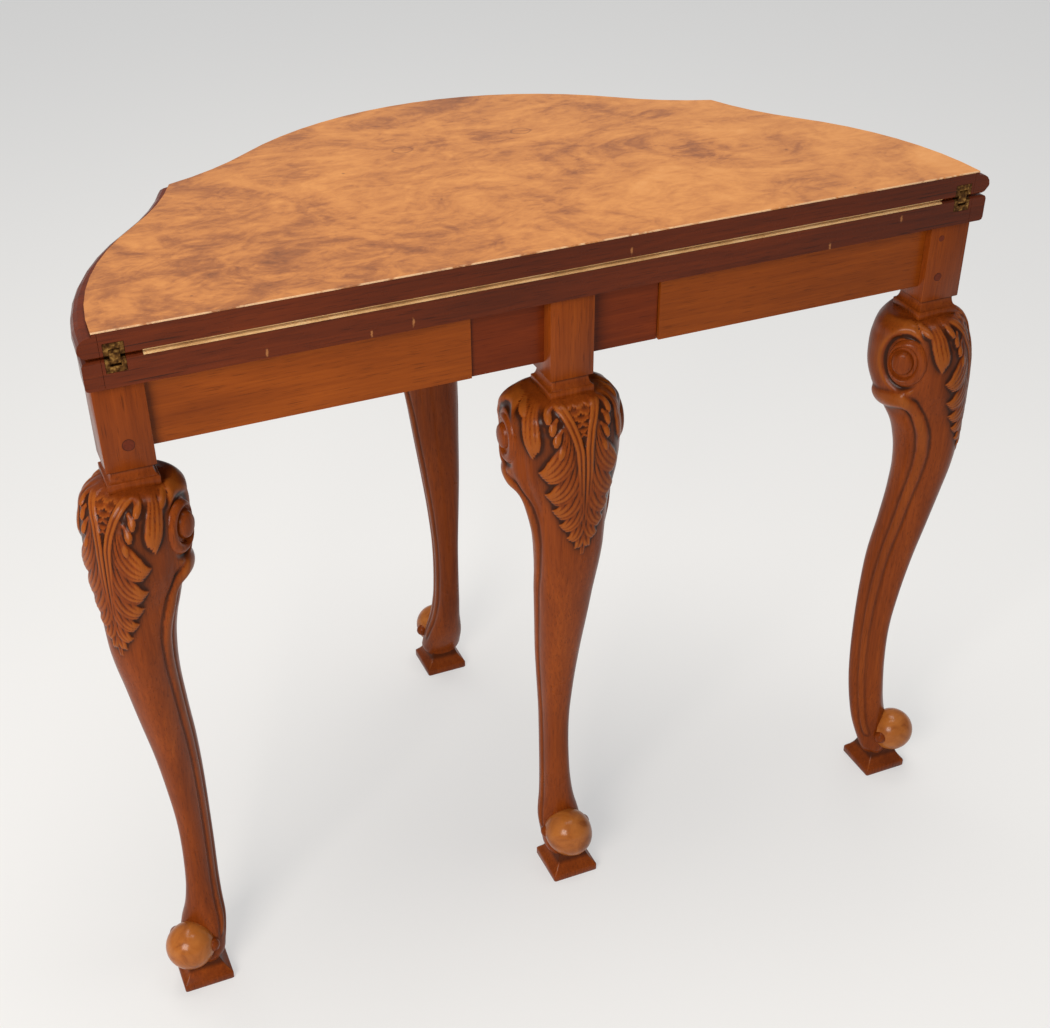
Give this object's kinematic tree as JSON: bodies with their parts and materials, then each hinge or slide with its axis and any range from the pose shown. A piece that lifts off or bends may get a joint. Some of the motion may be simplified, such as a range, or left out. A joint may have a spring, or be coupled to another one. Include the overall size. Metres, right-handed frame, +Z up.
{
  "type": "folding card table",
  "caption": "Card table with a lobed folding top on brass link hinges, carved cabriole legs and a rear leg that slides out to carry the opened leaf.",
  "frame": {"origin": "on the floor, under the middle of the footprint of the closed table", "axes": "+Z up, +X along the hinge line, +Y towards the bowed front, so the flat rear edge and the pull-out leg face -Y"},
  "size_m": [0.9026, 0.4826, 0.74],
  "materials": {
    "walnut": "waxed, orange brown, grain along each piece",
    "edge_walnut": "dark red brown, polished",
    "slide_walnut": "satin, red brown",
    "burr": "figured golden brown veneer, polished",
    "pine": "bare, sawn",
    "cloth": "worn straw-coloured lining",
    "brass": "aged, dull"
  },
  "bodies": {
    "table_frame": {"lower_leaf_core": "walnut", "lower_leaf_lining": "cloth", "lower_moulding_front": "edge_walnut", "lower_moulding_left": "edge_walnut", "lower_moulding_right": "edge_walnut", "hinge_plate_lower_left": "brass", "hinge_plate_lower_right": "brass", "hinge_pin_lower_left": "brass", "hinge_pin_lower_right": "brass", "hinge_screw_lower_left_1": "brass", "hinge_screw_lower_left_2": "brass", "hinge_screw_lower_right_1": "brass", "hinge_screw_lower_right_2": "brass", "rear_rail_left": "walnut", "rear_rail_right": "walnut", "side_frieze_left": "walnut", "side_frieze_right": "walnut", "front_frieze_left": "walnut", "front_frieze_right": "walnut", "corner_block_left": "pine", "corner_block_right": "pine", "glue_block_front_left": "pine", "glue_block_front_right": "pine", "glue_block_side_left": "pine", "glue_block_side_right": "pine", "leg_rear_left": "walnut", "leg_rear_right": "walnut", "leg_front": "walnut", "peg_left": "walnut", "peg_right_lower": "walnut", "peg_right_upper": "walnut", "slide_guide_left": "pine", "slide_guide_right": "pine", "slide_runner_left": "walnut", "slide_runner_right": "walnut", "slide_stop": "pine"},
    "hinge_links": {"hinge_link_left": "brass", "hinge_link_right": "brass"},
    "upper_leaf": {"upper_leaf_core": "walnut", "upper_leaf_veneer": "burr", "upper_leaf_lining": "cloth", "upper_moulding_front": "edge_walnut", "upper_moulding_left": "edge_walnut", "upper_moulding_right": "edge_walnut", "hinge_plate_upper_left": "brass", "hinge_plate_upper_right": "brass", "hinge_pin_upper_left": "brass", "hinge_pin_upper_right": "brass", "hinge_screw_upper_left_1": "brass", "hinge_screw_upper_left_2": "brass", "hinge_screw_upper_right_1": "brass", "hinge_screw_upper_right_2": "brass"},
    "slide": {"leg_pull_out": "walnut", "slide_board": "slide_walnut", "slide_arm_left": "walnut", "slide_arm_right": "walnut", "slide_tie": "walnut"}
  },
  "joints": [
    {"name": "lower_pins", "type": "hinge", "parent": "table_frame", "child": "hinge_links", "pos_m": [0, -0.20388, 0.71255], "axis": [1, 0, 0], "range_deg": [0, 90]},
    {"name": "upper_pins", "type": "hinge", "parent": "hinge_links", "child": "upper_leaf", "pos_m": [0, -0.20388, 0.72045], "axis": [1, 0, 0], "range_deg": [0, 90]},
    {"name": "pull_out", "type": "slide", "parent": "table_frame", "child": "slide", "axis": [0, -1, 0], "range_m": [0, 0.25]}
  ],
  "couplings": [
    {"joint": "upper_pins", "follows": "lower_pins", "ratio": 1}
  ]
}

○ ○ ○ ○ ○

# THE TASK
Reproduce every line of the data verbatim.

# RESULT OF THIS TASK
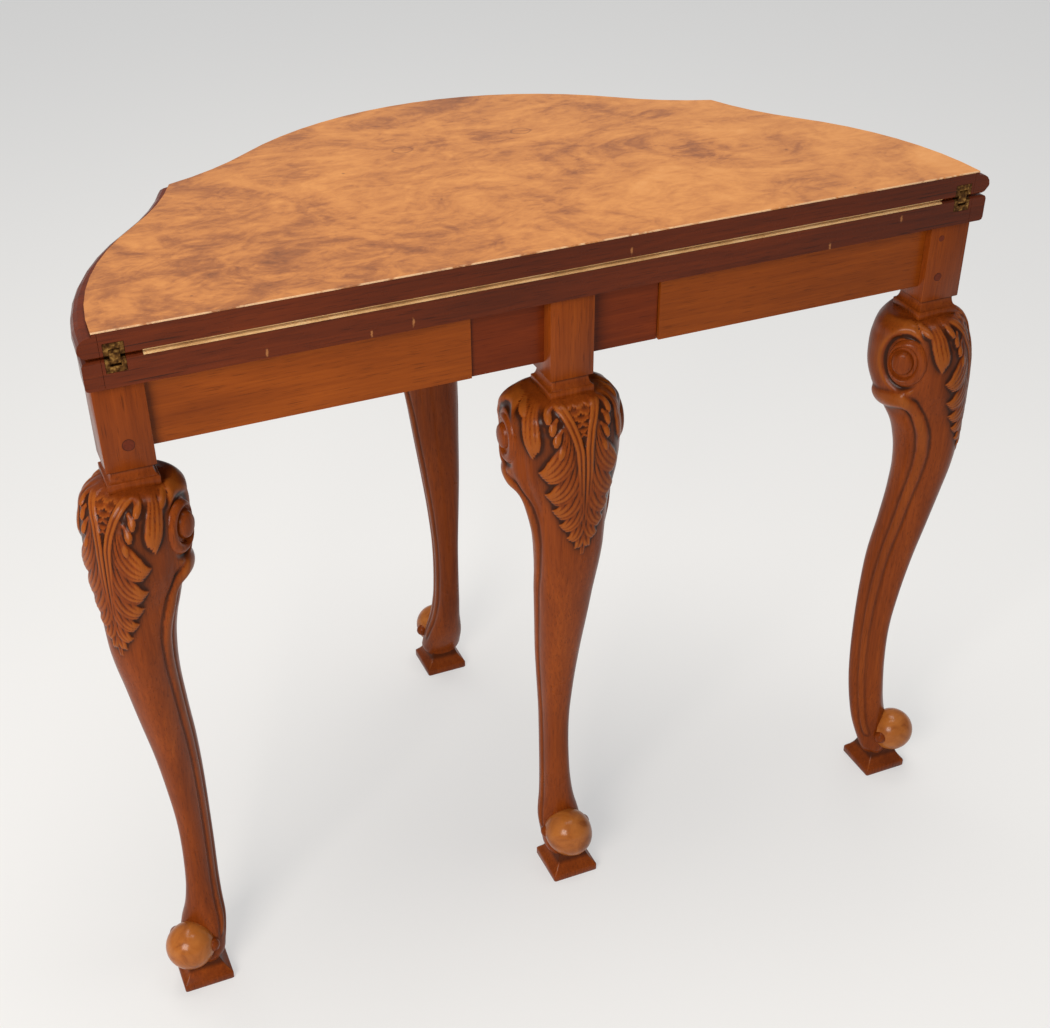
Give this object's kinematic tree as JSON: bodies with their parts and materials, then each hinge or slide with its axis and any range from the pose shown. A piece that lifts off or bends may get a joint. Some of the motion may be simplified, such as a range, or left out. A joint may have a spring, or be coupled to another one. Include the overall size. Metres, right-handed frame, +Z up.
{
  "type": "folding card table",
  "caption": "Card table with a lobed folding top on brass link hinges, carved cabriole legs and a rear leg that slides out to carry the opened leaf.",
  "frame": {"origin": "on the floor, under the middle of the footprint of the closed table", "axes": "+Z up, +X along the hinge line, +Y towards the bowed front, so the flat rear edge and the pull-out leg face -Y"},
  "size_m": [0.9026, 0.4826, 0.74],
  "materials": {
    "walnut": "waxed, orange brown, grain along each piece",
    "edge_walnut": "dark red brown, polished",
    "slide_walnut": "satin, red brown",
    "burr": "figured golden brown veneer, polished",
    "pine": "bare, sawn",
    "cloth": "worn straw-coloured lining",
    "brass": "aged, dull"
  },
  "bodies": {
    "table_frame": {"lower_leaf_core": "walnut", "lower_leaf_lining": "cloth", "lower_moulding_front": "edge_walnut", "lower_moulding_left": "edge_walnut", "lower_moulding_right": "edge_walnut", "hinge_plate_lower_left": "brass", "hinge_plate_lower_right": "brass", "hinge_pin_lower_left": "brass", "hinge_pin_lower_right": "brass", "hinge_screw_lower_left_1": "brass", "hinge_screw_lower_left_2": "brass", "hinge_screw_lower_right_1": "brass", "hinge_screw_lower_right_2": "brass", "rear_rail_left": "walnut", "rear_rail_right": "walnut", "side_frieze_left": "walnut", "side_frieze_right": "walnut", "front_frieze_left": "walnut", "front_frieze_right": "walnut", "corner_block_left": "pine", "corner_block_right": "pine", "glue_block_front_left": "pine", "glue_block_front_right": "pine", "glue_block_side_left": "pine", "glue_block_side_right": "pine", "leg_rear_left": "walnut", "leg_rear_right": "walnut", "leg_front": "walnut", "peg_left": "walnut", "peg_right_lower": "walnut", "peg_right_upper": "walnut", "slide_guide_left": "pine", "slide_guide_right": "pine", "slide_runner_left": "walnut", "slide_runner_right": "walnut", "slide_stop": "pine"},
    "hinge_links": {"hinge_link_left": "brass", "hinge_link_right": "brass"},
    "upper_leaf": {"upper_leaf_core": "walnut", "upper_leaf_veneer": "burr", "upper_leaf_lining": "cloth", "upper_moulding_front": "edge_walnut", "upper_moulding_left": "edge_walnut", "upper_moulding_right": "edge_walnut", "hinge_plate_upper_left": "brass", "hinge_plate_upper_right": "brass", "hinge_pin_upper_left": "brass", "hinge_pin_upper_right": "brass", "hinge_screw_upper_left_1": "brass", "hinge_screw_upper_left_2": "brass", "hinge_screw_upper_right_1": "brass", "hinge_screw_upper_right_2": "brass"},
    "slide": {"leg_pull_out": "walnut", "slide_board": "slide_walnut", "slide_arm_left": "walnut", "slide_arm_right": "walnut", "slide_tie": "walnut"}
  },
  "joints": [
    {"name": "lower_pins", "type": "hinge", "parent": "table_frame", "child": "hinge_links", "pos_m": [0, -0.20388, 0.71255], "axis": [1, 0, 0], "range_deg": [0, 90]},
    {"name": "upper_pins", "type": "hinge", "parent": "hinge_links", "child": "upper_leaf", "pos_m": [0, -0.20388, 0.72045], "axis": [1, 0, 0], "range_deg": [0, 90]},
    {"name": "pull_out", "type": "slide", "parent": "table_frame", "child": "slide", "axis": [0, -1, 0], "range_m": [0, 0.25]}
  ],
  "couplings": [
    {"joint": "upper_pins", "follows": "lower_pins", "ratio": 1}
  ]
}